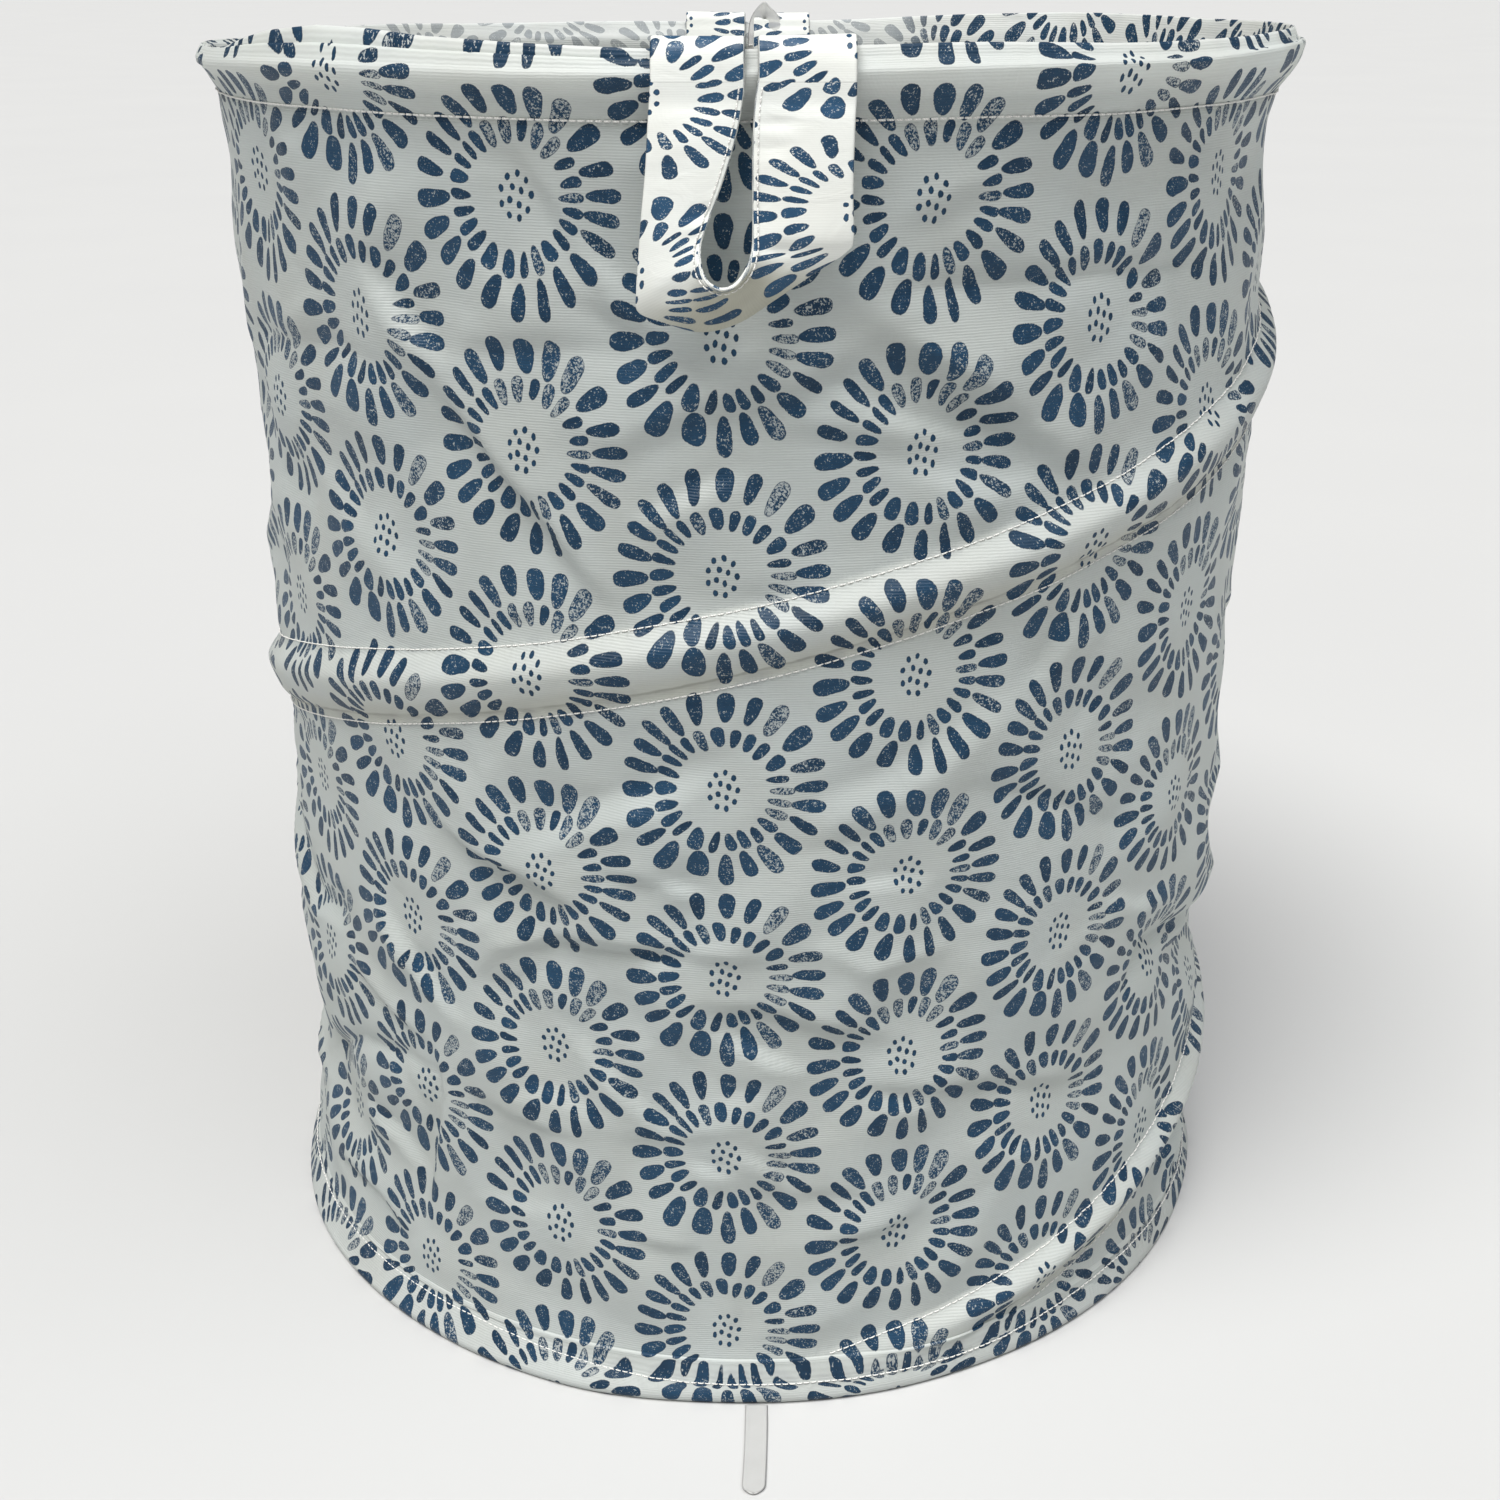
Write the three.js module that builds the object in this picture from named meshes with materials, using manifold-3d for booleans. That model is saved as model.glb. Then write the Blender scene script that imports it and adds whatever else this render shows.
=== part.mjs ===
// Pop up laundry hamper: a round fabric tube on spring wire, open at the top.
// Millimetres, +Z up. The origin is on the hamper's axis, at the underside of its base.
// The front, with the tie ribbon, faces -Y.
import * as THREE from 'three';
import { mergeVertices } from 'three/addons/utils/BufferGeometryUtils.js';
import Module from 'manifold-3d';

// ---- driving dimensions ----
const HEIGHT = 533; // floor to the top of the rim
const R_CLOTH = 227; // middle of the wall's thickness
const SEGMENTS = 60; // facets round the hamper, shared by every round piece so that they nest
const CLOTH = 1.0; // thickness of a cloth solid
const GAP = 0.3; // between pieces that touch

const HEM = 18; // height of the top and bottom hems
const HEM_TUCK = 8; // how far in from the hem's fold the wall's edge lies
const FOLD_R_IN = 1.9; // inside radius of the hem's fold, round the wire
const FOLD_R_OUT = 2.7; // outside radius of the hem's fold
const LEG_IN = 0.8; // half of the gap between the hem's two legs, over the wall
const LEG_OUT = 1.8; // half of the hem's thickness over the wall

const WIRE_R = 0.85; // spring steel wire, 1.7 mm
const SLEEVE_R_IN = 1.15;
const SLEEVE_R_OUT = 1.5;
const SLEEVE_SPAN = 0.8; // of one facet, about 19 mm
const SLEEVE_AT = 19; // facet that holds the sleeve, counted from +X

const SPIRAL_MID_Z = 334; // wire height where the spiral crosses the front
const SPIRAL_PITCH = 335; // rise for each full turn, to the right across the front
const SPIRAL_FRONT = 45; // step at the front, at 270 degrees
const SPIRAL_START = -10.8; // steps of 6 degrees, first end of the channel
const SPIRAL_END = 76.6;
const CHANNEL_BELOW = 9; // channel tape below the wire
const CHANNEL_ABOVE = 24; // channel tape above the wire
const TAPE = 0.8;

const STRAP_T = 2.0; // folded strap
const STRAP_Y = 231.4; // distance of the strap's middle from the axis, and of the handle's pivot
const PIVOT_Z = HEIGHT - 1; // height of the handle's pivot
const END_DEPTH = 17; // how far the strap's sewn end reaches down inside the rim

const RIBBON_W = 9.5;
const RIBBON_T = 1.0;
const RIBBON_LENGTH = 50;

// ---- materials ----
const printed = new THREE.MeshStandardMaterial({ color: 0xd9dadc, roughness: 0.55, metalness: 0 });
const strapCloth = new THREE.MeshStandardMaterial({ color: 0xf3f2ec, roughness: 0.5, metalness: 0 });
const lining = new THREE.MeshStandardMaterial({ color: 0xe4e2da, roughness: 0.6, metalness: 0 });
const ribbonCloth = new THREE.MeshStandardMaterial({ color: 0xf6f6f4, roughness: 0.4, metalness: 0 });
const steel = new THREE.MeshStandardMaterial({ color: 0xb8bcc0, roughness: 0.3, metalness: 1 });
const crimp = new THREE.MeshStandardMaterial({ color: 0xa9adb2, roughness: 0.35, metalness: 1 });
const vinyl = new THREE.MeshStandardMaterial({ color: 0xeeeeea, roughness: 0.45, metalness: 0 });

const hamper = new THREE.Group();

// ---- helpers ----
const wasm = await Module();
wasm.setup();

// Joins shared vertices and turns the faces outward.
function closed(geometry) {
  const g = geometry.clone();
  for (const name of Object.keys(g.attributes)) if (name !== 'position') g.deleteAttribute(name);
  const merged = mergeVertices(g, 1e-3);
  const p = merged.attributes.position;
  const index = Array.from(merged.index.array);
  const kept = [];
  let volume = 0;
  const a = new THREE.Vector3(), b = new THREE.Vector3(), c = new THREE.Vector3();
  for (let i = 0; i < index.length; i += 3) {
    const [i0, i1, i2] = [index[i], index[i + 1], index[i + 2]];
    if (i0 === i1 || i1 === i2 || i0 === i2) continue;
    kept.push(i0, i1, i2);
    a.fromBufferAttribute(p, i0);
    b.fromBufferAttribute(p, i1);
    c.fromBufferAttribute(p, i2);
    volume += a.dot(b.cross(c)) / 6;
  }
  if (volume < 0) for (let i = 0; i < kept.length; i += 3) [kept[i + 1], kept[i + 2]] = [kept[i + 2], kept[i + 1]];
  merged.setIndex(kept);
  merged.computeVertexNormals();
  return merged;
}

function add(name, geometry, material) {
  const mesh = new THREE.Mesh(closed(geometry), material);
  mesh.name = name;
  hamper.add(mesh);
  return mesh;
}

function toManifold(geometry) {
  const g = closed(geometry);
  return new wasm.Manifold(
    new wasm.Mesh({
      numProp: 3,
      vertProperties: new Float32Array(g.attributes.position.array),
      triVerts: new Uint32Array(g.index.array),
    }),
  );
}

function fromManifold(solid) {
  const m = solid.getMesh();
  const g = new THREE.BufferGeometry();
  g.setAttribute('position', new THREE.BufferAttribute(new Float32Array(m.vertProperties), 3));
  g.setIndex(new THREE.BufferAttribute(new Uint32Array(m.triVerts), 1));
  return g;
}

// A ring turned from a closed profile of [radius, height] points.
function turned(profile) {
  const points = profile.map(([r, z]) => new THREE.Vector2(r, z));
  points.push(points[0].clone());
  const g = new THREE.LatheGeometry(points, SEGMENTS);
  g.rotateX(Math.PI / 2);
  return g;
}

function arc(cx, cz, r, from, to, n) {
  const out = [];
  for (let i = 0; i <= n; i++) {
    const t = THREE.MathUtils.degToRad(from + ((to - from) * i) / n);
    out.push([cx + r * Math.cos(t), cz + r * Math.sin(t)]);
  }
  return out;
}

function circle(r, sides, hole) {
  const shape = new THREE.Shape();
  const ring = (path, radius) => {
    for (let i = 0; i <= sides; i++) {
      const t = (2 * Math.PI * i) / sides;
      const [x, y] = [radius * Math.cos(t), radius * Math.sin(t)];
      if (i) path.lineTo(x, y);
      else path.moveTo(x, y);
    }
  };
  ring(shape, r);
  if (hole) {
    const inner = new THREE.Path();
    ring(inner, hole);
    shape.holes.push(inner);
  }
  return shape;
}

// Sweeps a section through stations. A station is a step round the hamper, and between two whole
// steps the piece runs straight, like the facets of the wall beside it.
function swept(shape, stations, place) {
  const n = stations.length - 1;
  const g = new THREE.ExtrudeGeometry(shape, { depth: n, steps: n, bevelEnabled: false });
  const p = g.attributes.position;
  const from = new THREE.Vector3(), to = new THREE.Vector3();
  for (let i = 0; i < p.count; i++) {
    const s = stations[Math.round(p.getZ(i))];
    const whole = Math.floor(s);
    place(from, whole, p.getX(i), p.getY(i), s);
    place(to, whole + 1, p.getX(i), p.getY(i), s);
    from.lerp(to, s - whole);
    p.setXYZ(i, from.x, from.y, from.z);
  }
  return g;
}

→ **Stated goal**
Quote exactly the lines running from the start of the listing above through the line where "import Module from 'manifold-3d';" is found, and output no other lines.

→ **Completed exercise**
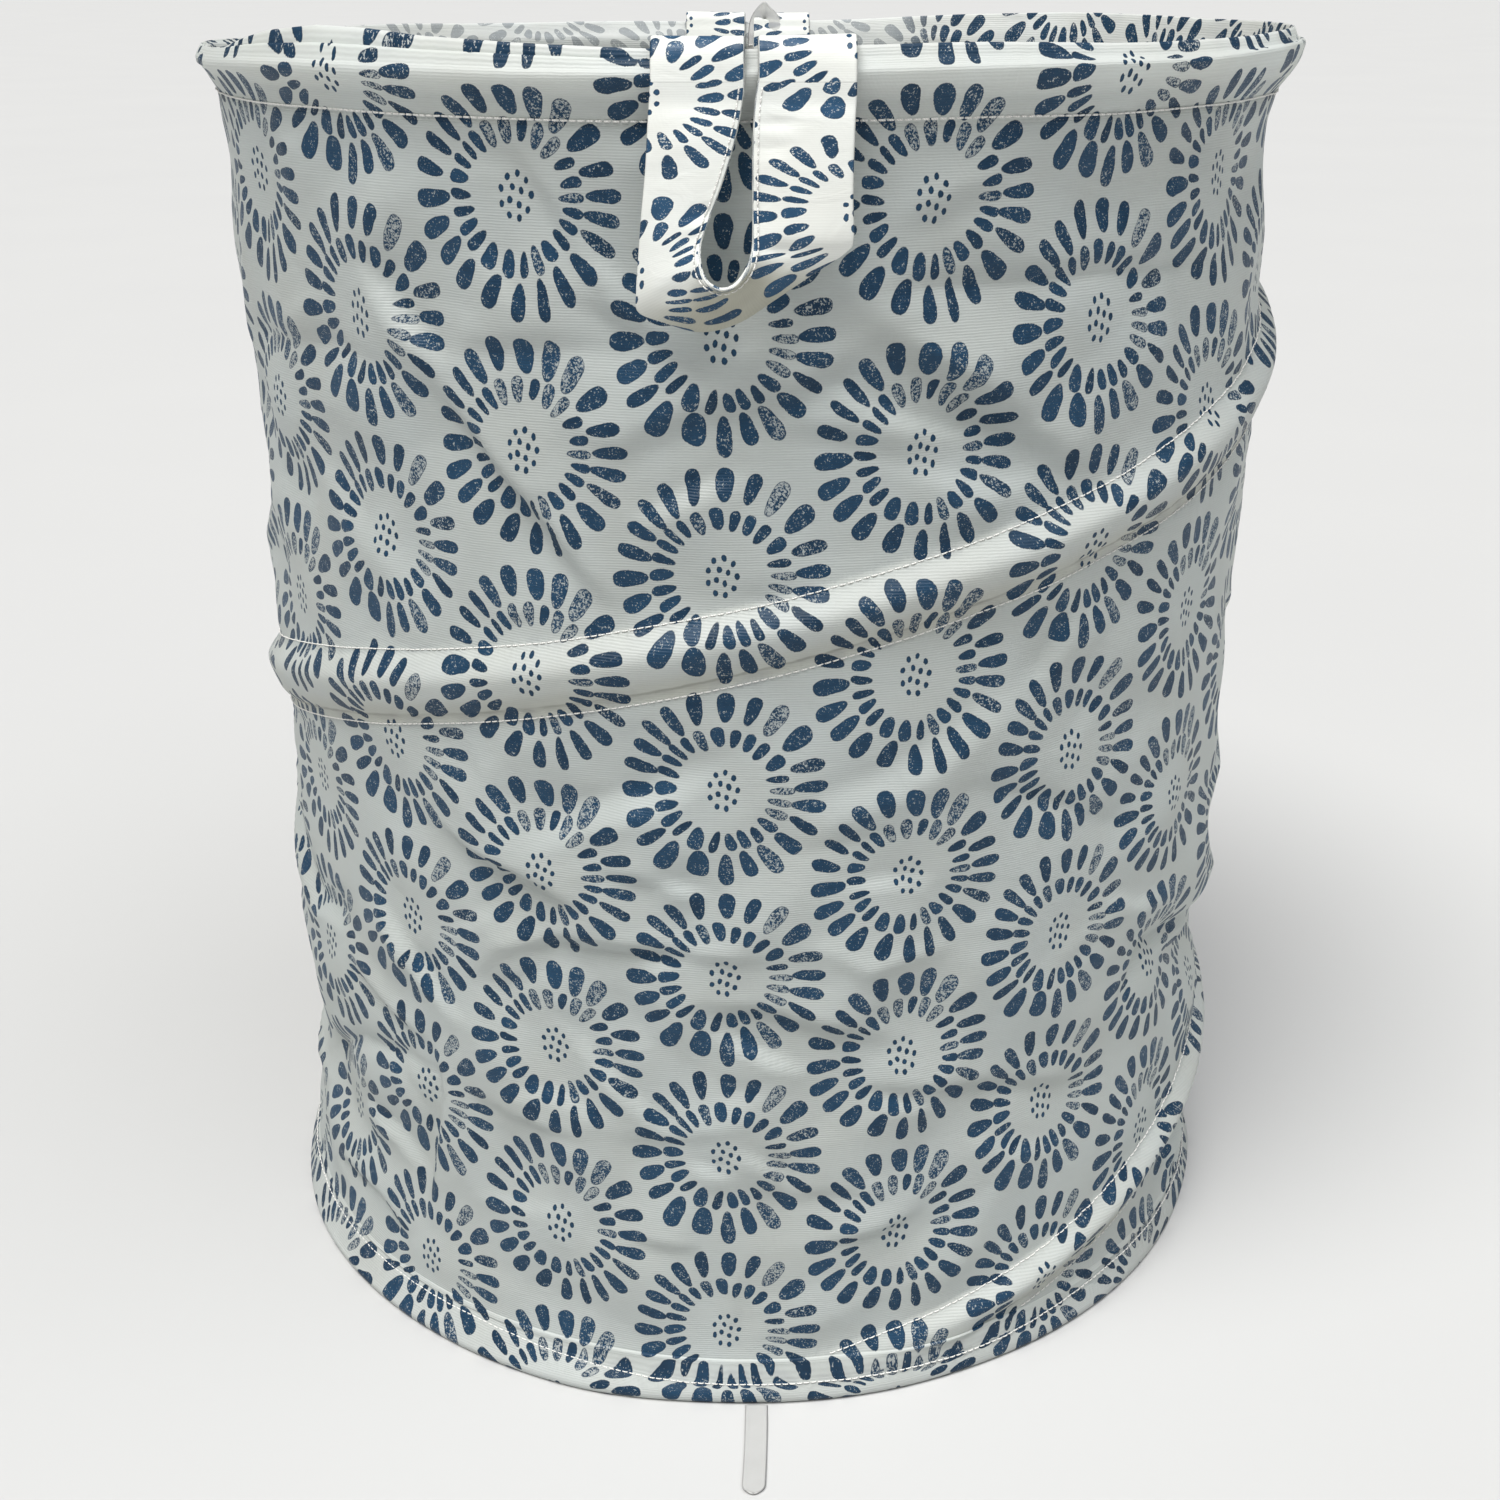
Write the three.js module that builds the object in this picture from named meshes with materials, using manifold-3d for booleans. That model is saved as model.glb. Then write the Blender scene script that imports it and adds whatever else this render shows.
=== part.mjs ===
// Pop up laundry hamper: a round fabric tube on spring wire, open at the top.
// Millimetres, +Z up. The origin is on the hamper's axis, at the underside of its base.
// The front, with the tie ribbon, faces -Y.
import * as THREE from 'three';
import { mergeVertices } from 'three/addons/utils/BufferGeometryUtils.js';
import Module from 'manifold-3d';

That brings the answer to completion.